## start INFORMATION SUPPLIED

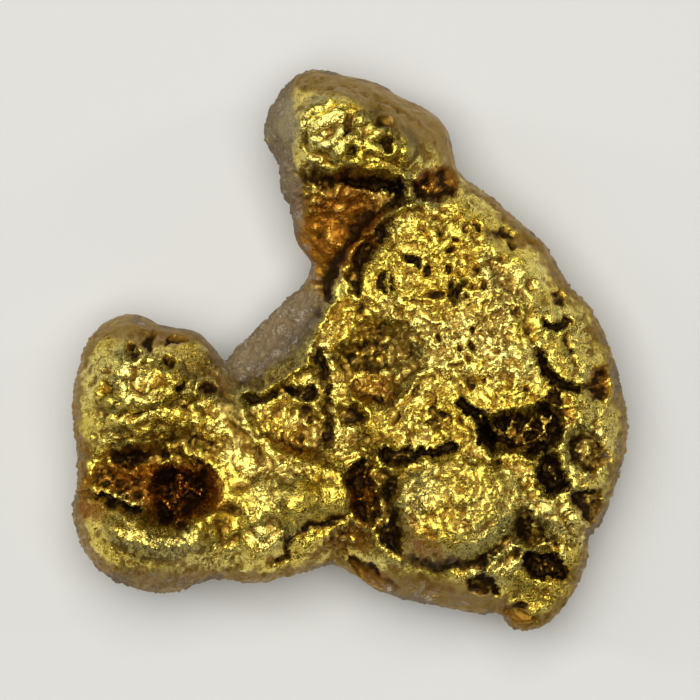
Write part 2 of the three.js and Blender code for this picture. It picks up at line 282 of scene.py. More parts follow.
@dataclass(frozen=True)
class GridCutter:
    """Cuts a square grid to an outline and draws its stepped edge on to the line."""

    outline: Outline
    pitch: float
    crowd_width: float
    rounds: int = 16

    def cut(self) -> Sheet:
        """Cuts the grid.

        A cell is kept when its middle is inside. The edge points slide to the nearest place on
        the line while every other point moves to the middle of its four neighbours, and last
        the cells near the rim are crowded towards it: at a share t of the crowded width, a
        point moves in to t (2 - t) times its distance.

        Returns:
            The finished sheet.
        """
        loop = self.outline.loop()
        low = loop.min(axis=0) - 2 * self.pitch
        count = np.ceil((loop.max(axis=0) + 2 * self.pitch - low) / self.pitch).astype(int)
        nx, ny = int(count[0]), int(count[1])
        xs = low[0] + np.arange(nx + 1) * self.pitch
        ys = low[1] + np.arange(ny + 1) * self.pitch
        places = np.stack(np.meshgrid(xs, ys, indexing="ij"), axis=2)
        middles = places[:-1, :-1] + self.pitch / 2
        keep = self.outline.contains(middles.reshape(-1, 2)).reshape(nx, ny)
        padded = np.pad(keep, 1).astype(int)
        around = padded[1:, 1:] + padded[:-1, 1:] + padded[1:, :-1] + padded[:-1, :-1]
        rim = (around > 0) & (around < 4)
        inner = around == 4
        sides = self.rim_sides(padded, ny + 1)
        places = self.fit(places, rim, inner, sides)

        number = np.arange((nx + 1) * (ny + 1)).reshape(nx + 1, ny + 1)
        cells = np.stack([number[:-1, :-1], number[1:, :-1], number[1:, 1:], number[:-1, 1:]],
                         axis=2)[keep]
        used = np.flatnonzero(around.ravel() > 0)
        renumber = np.full(number.size, -1)
        renumber[used] = np.arange(len(used))
        flat = places.reshape(-1, 2)[used]
        foot, inward = self.outline.nearest(flat)
        share = np.clip(inward / self.crowd_width, 0, 1)
        kept = np.where(share < 1, share * (2 - share), 1.0)
        flat = foot + (flat - foot) * kept[:, None]
        coarse, coarse_used, single = self.pair_up(keep, inner, number)
        return Sheet(flat, inward * kept, renumber[cells], rim.ravel()[used],
                     renumber[coarse], coarse_used, single, used, (nx + 1, ny + 1))

    @staticmethod
    def pair_up(keep: Array, inner: Array, number: Array) -> tuple[Array, Array, Array]:
        """Joins two by two cells into one face wherever none of their points is on the rim.

        A joined face has its four corners, and the middle of a side only where the cells beyond
        that side stay single, so that no gap opens between large faces and small ones.

        Args:
            keep: Which cells are kept.
            inner: Which points have cells all round.
            number: The points' numbers on the grid.

        Returns:
            The eight points round each joined face, which of them it uses, and which of the
            kept cells stay single.
        """
        bx, by = keep.shape[0] // 2, keep.shape[1] // 2
        joined = np.ones((bx, by), dtype=bool)
        for i, j in np.ndindex(3, 3):
            joined &= inner[i:i + 2 * bx:2, j:j + 2 * by:2][:bx, :by]
        ring = ((0, 0), (1, 0), (2, 0), (2, 1), (2, 2), (1, 2), (0, 2), (0, 1))
        points = np.stack([number[i:i + 2 * bx:2, j:j + 2 * by:2][:bx, :by] for i, j in ring],
                          axis=2)
        padded = np.pad(joined, 1)
        beyond = (padded[1:-1, :-2], padded[2:, 1:-1], padded[1:-1, 2:], padded[:-2, 1:-1])
        uses = np.ones((bx, by, 8), dtype=bool)
        for side, other in enumerate(beyond):
            uses[:, :, 2 * side + 1] = ~other
        single = keep.copy()
        for i, j in np.ndindex(2, 2):
            single[i:2 * bx:2, j:2 * by:2] &= ~joined
        return points[joined], uses[joined], single[keep]

    @staticmethod
    def rim_sides(padded: Array, row: int) -> Array:
        """The sides of kept cells that have no kept cell beyond them.

        Args:
            padded: Which cells are kept, with an empty cell all round.
            row: How many points the grid has along y.

        Returns:
            A pair of point numbers for each side.
        """
        across = np.argwhere(padded[1:-1, 1:] != padded[1:-1, :-1])
        along = np.argwhere(padded[1:, 1:-1] != padded[:-1, 1:-1])
        first = across[:, 0] * row + across[:, 1]
        second = along[:, 0] * row + along[:, 1]
        return np.concatenate([np.stack([first, first + row], axis=1),
                               np.stack([second, second + 1], axis=1)])

    def fit(self, places: Array, rim: Array, inner: Array, sides: Array) -> Array:
        """Slides the rim on to the outline and evens out the cells beside it.

        Args:
            places: The square grid's points.
            rim: Which points lie on the trimmed edge.
            inner: Which points have cells all round.
            sides: Pairs of points along the trimmed edge.

        Returns:
            The moved points.
        """
        flat_rim = np.flatnonzero(rim.ravel())
        for _ in range(self.rounds):
            mean = places.copy()
            mean[1:-1, 1:-1] = (places[2:, 1:-1] + places[:-2, 1:-1]
                                + places[1:-1, 2:] + places[1:-1, :-2]) / 4
            flat = places.reshape(-1, 2)
            total = np.zeros_like(flat)
            uses = np.zeros(len(flat))
            for here, there in ((0, 1), (1, 0)):
                np.add.at(total, sides[:, here], flat[sides[:, there]])
                np.add.at(uses, sides[:, here], 1)
            wanted = (total[flat_rim] / uses[flat_rim][:, None] + flat[flat_rim]) / 2
            moved = np.where(inner[..., None], mean, places).reshape(-1, 2)
            moved[flat_rim] = self.outline.nearest(wanted)[0]
            places = moved.reshape(places.shape)
        return places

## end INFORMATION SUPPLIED

**GIVEN REQUEST**
Repeat the data above, word for word.

**SOLUTION TO THIS TASK**
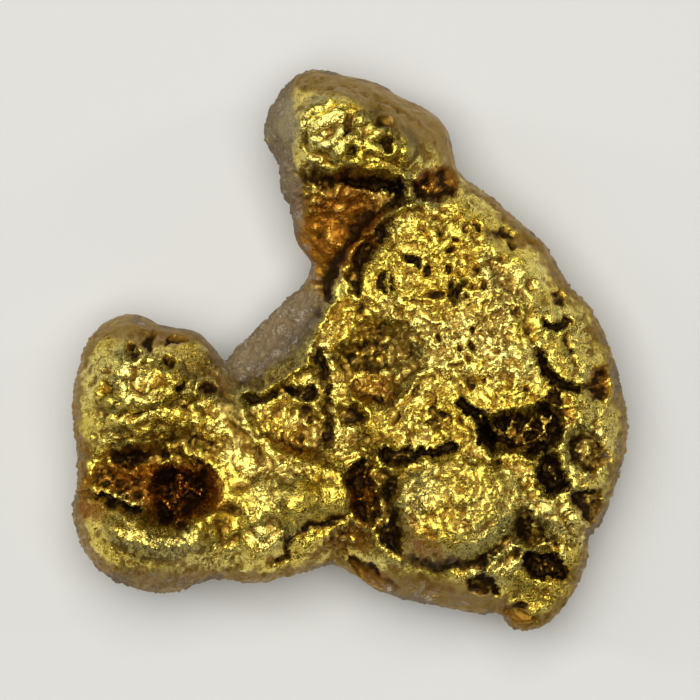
Write part 2 of the three.js and Blender code for this picture. It picks up at line 282 of scene.py. More parts follow.
@dataclass(frozen=True)
class GridCutter:
    """Cuts a square grid to an outline and draws its stepped edge on to the line."""

    outline: Outline
    pitch: float
    crowd_width: float
    rounds: int = 16

    def cut(self) -> Sheet:
        """Cuts the grid.

        A cell is kept when its middle is inside. The edge points slide to the nearest place on
        the line while every other point moves to the middle of its four neighbours, and last
        the cells near the rim are crowded towards it: at a share t of the crowded width, a
        point moves in to t (2 - t) times its distance.

        Returns:
            The finished sheet.
        """
        loop = self.outline.loop()
        low = loop.min(axis=0) - 2 * self.pitch
        count = np.ceil((loop.max(axis=0) + 2 * self.pitch - low) / self.pitch).astype(int)
        nx, ny = int(count[0]), int(count[1])
        xs = low[0] + np.arange(nx + 1) * self.pitch
        ys = low[1] + np.arange(ny + 1) * self.pitch
        places = np.stack(np.meshgrid(xs, ys, indexing="ij"), axis=2)
        middles = places[:-1, :-1] + self.pitch / 2
        keep = self.outline.contains(middles.reshape(-1, 2)).reshape(nx, ny)
        padded = np.pad(keep, 1).astype(int)
        around = padded[1:, 1:] + padded[:-1, 1:] + padded[1:, :-1] + padded[:-1, :-1]
        rim = (around > 0) & (around < 4)
        inner = around == 4
        sides = self.rim_sides(padded, ny + 1)
        places = self.fit(places, rim, inner, sides)

        number = np.arange((nx + 1) * (ny + 1)).reshape(nx + 1, ny + 1)
        cells = np.stack([number[:-1, :-1], number[1:, :-1], number[1:, 1:], number[:-1, 1:]],
                         axis=2)[keep]
        used = np.flatnonzero(around.ravel() > 0)
        renumber = np.full(number.size, -1)
        renumber[used] = np.arange(len(used))
        flat = places.reshape(-1, 2)[used]
        foot, inward = self.outline.nearest(flat)
        share = np.clip(inward / self.crowd_width, 0, 1)
        kept = np.where(share < 1, share * (2 - share), 1.0)
        flat = foot + (flat - foot) * kept[:, None]
        coarse, coarse_used, single = self.pair_up(keep, inner, number)
        return Sheet(flat, inward * kept, renumber[cells], rim.ravel()[used],
                     renumber[coarse], coarse_used, single, used, (nx + 1, ny + 1))

    @staticmethod
    def pair_up(keep: Array, inner: Array, number: Array) -> tuple[Array, Array, Array]:
        """Joins two by two cells into one face wherever none of their points is on the rim.

        A joined face has its four corners, and the middle of a side only where the cells beyond
        that side stay single, so that no gap opens between large faces and small ones.

        Args:
            keep: Which cells are kept.
            inner: Which points have cells all round.
            number: The points' numbers on the grid.

        Returns:
            The eight points round each joined face, which of them it uses, and which of the
            kept cells stay single.
        """
        bx, by = keep.shape[0] // 2, keep.shape[1] // 2
        joined = np.ones((bx, by), dtype=bool)
        for i, j in np.ndindex(3, 3):
            joined &= inner[i:i + 2 * bx:2, j:j + 2 * by:2][:bx, :by]
        ring = ((0, 0), (1, 0), (2, 0), (2, 1), (2, 2), (1, 2), (0, 2), (0, 1))
        points = np.stack([number[i:i + 2 * bx:2, j:j + 2 * by:2][:bx, :by] for i, j in ring],
                          axis=2)
        padded = np.pad(joined, 1)
        beyond = (padded[1:-1, :-2], padded[2:, 1:-1], padded[1:-1, 2:], padded[:-2, 1:-1])
        uses = np.ones((bx, by, 8), dtype=bool)
        for side, other in enumerate(beyond):
            uses[:, :, 2 * side + 1] = ~other
        single = keep.copy()
        for i, j in np.ndindex(2, 2):
            single[i:2 * bx:2, j:2 * by:2] &= ~joined
        return points[joined], uses[joined], single[keep]

    @staticmethod
    def rim_sides(padded: Array, row: int) -> Array:
        """The sides of kept cells that have no kept cell beyond them.

        Args:
            padded: Which cells are kept, with an empty cell all round.
            row: How many points the grid has along y.

        Returns:
            A pair of point numbers for each side.
        """
        across = np.argwhere(padded[1:-1, 1:] != padded[1:-1, :-1])
        along = np.argwhere(padded[1:, 1:-1] != padded[:-1, 1:-1])
        first = across[:, 0] * row + across[:, 1]
        second = along[:, 0] * row + along[:, 1]
        return np.concatenate([np.stack([first, first + row], axis=1),
                               np.stack([second, second + 1], axis=1)])

    def fit(self, places: Array, rim: Array, inner: Array, sides: Array) -> Array:
        """Slides the rim on to the outline and evens out the cells beside it.

        Args:
            places: The square grid's points.
            rim: Which points lie on the trimmed edge.
            inner: Which points have cells all round.
            sides: Pairs of points along the trimmed edge.

        Returns:
            The moved points.
        """
        flat_rim = np.flatnonzero(rim.ravel())
        for _ in range(self.rounds):
            mean = places.copy()
            mean[1:-1, 1:-1] = (places[2:, 1:-1] + places[:-2, 1:-1]
                                + places[1:-1, 2:] + places[1:-1, :-2]) / 4
            flat = places.reshape(-1, 2)
            total = np.zeros_like(flat)
            uses = np.zeros(len(flat))
            for here, there in ((0, 1), (1, 0)):
                np.add.at(total, sides[:, here], flat[sides[:, there]])
                np.add.at(uses, sides[:, here], 1)
            wanted = (total[flat_rim] / uses[flat_rim][:, None] + flat[flat_rim]) / 2
            moved = np.where(inner[..., None], mean, places).reshape(-1, 2)
            moved[flat_rim] = self.outline.nearest(wanted)[0]
            places = moved.reshape(places.shape)
        return places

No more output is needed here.